Belgian yeast strain, soured in wood, Lactobacillus?
It’s a blend of our favorite bugs yeast and Lactobacillus. Getting the foeders here was amazing. We have someone who helps us buy unique wood whenever we need it. He’s helped us source wood for the Utopias program for years: he’s our wood hunter. We told him we wanted to know if there was anything out there in a larger size, something to age a larger volume in for a longer period. He found three large foeders in the Porto region of Portugal up the Douro River where the grapes are grown to make port.
The more we explored, the more interesting they sounded. They were made from Hungarian oak in Italy, and had held Italian reserva brandy in Northern Italy. After they were used there, they were disassembled and purchased by a port wine maker up river in Maduro. From there, they were purchased by a cooperage down river in Porto and we found out about them through our wood hunter in Scotland. So, they’ve come from Hungary, through Italy, through Portugal, through Scotland, to Boston.
…where they will now house beer in the Belgian tradition.
They came here in an ocean freight container. The cooperage sent four Portuguese coopers over here, three of whom didn’t speak English― the master cooper and his assistants. They re-built the foeders, stave by stave, in a matter of a week.

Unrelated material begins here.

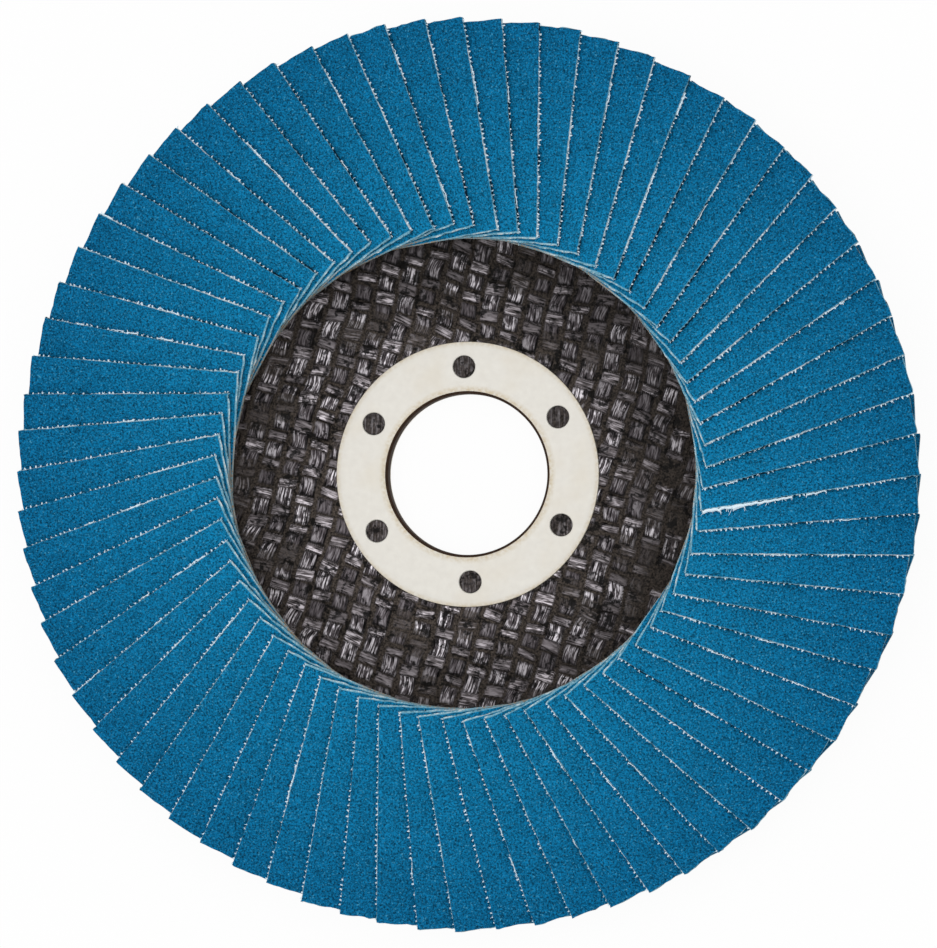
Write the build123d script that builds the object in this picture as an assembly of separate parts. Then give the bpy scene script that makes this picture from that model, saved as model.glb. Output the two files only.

They would show up every morning about seven and work until about six. It was incredible to see these guys work together in such an Old World way. We say brewing is very old school, but watching these guys work with just hand tools…They sent the heads of their hammers over here without the handles, and the men made the handles here on the first day. It was fantastic.
I’m really excited that this program has moved into stage two. The foeders have been full of beer ever since [April].
When might we see beer from this project?
We think the beer needs to be in the foeders for six months to a year. It ages differently than it does in barrels due to the size, surface-to-volume rations and air intake. We’re not sure about the final beer, but it will be a special release.
It’s a pleasure to talk about this It’s been so much fun to work on, I couldn’t keep it to myself.